Let me illustrate my point with two examples from little old Cape Town. I was at the birthday party of a really good friend who is CMO of one of the biggest businesses over here. She had invited an old friend and colleague of hers and mine who is a very senior Regional President of a very large global business. We introduced him to some other mates who run a couple of relatively new agencies based in the Mother City. Both have very clear positionings. One is called OFYT which officially stands for “Old Friends, Young Talent” but which is unofficially known as “Old Farts/Young Turks”. The agency is run by 3 very smart and experienced people and they have attracted some other highly experienced mates to work with them. Clients get to work directly with the kind of senior talent that not even the biggest agencies can field. They have made it their business to hire very junior but high potential talent often from under-privileged backgrounds (so there is a strong feel good factor here). Clients get to work with top talent underpinned by young fresh ideas at a better price.

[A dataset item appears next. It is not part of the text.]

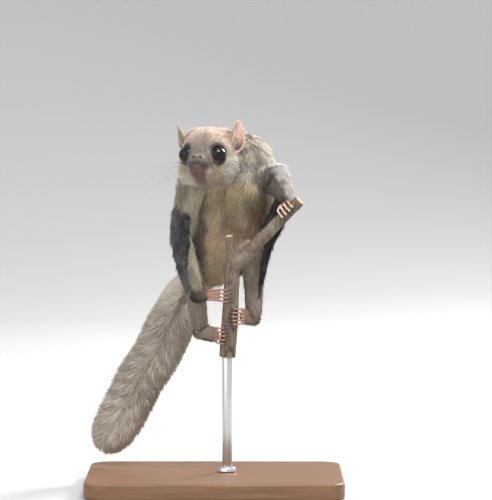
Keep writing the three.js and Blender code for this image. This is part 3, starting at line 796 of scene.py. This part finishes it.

The other agency is called Bletchley Park, it is run by a really smart marketing guy and probably the best creative in the country (any country). Their positioning is very simply “Beautiful Problems”. They want to work on only the most interesting and most challenging marketing problems where strategic thinking, creative ideas and practical thinking are needed to crack them – just like the folk who cracked the Enigma code at Bletchley Park.

Guess what – the Senior Regional President (a very experienced and super bright marketer himself) got the ideas in a nano second and loved them both.

A good positioning will do that for you.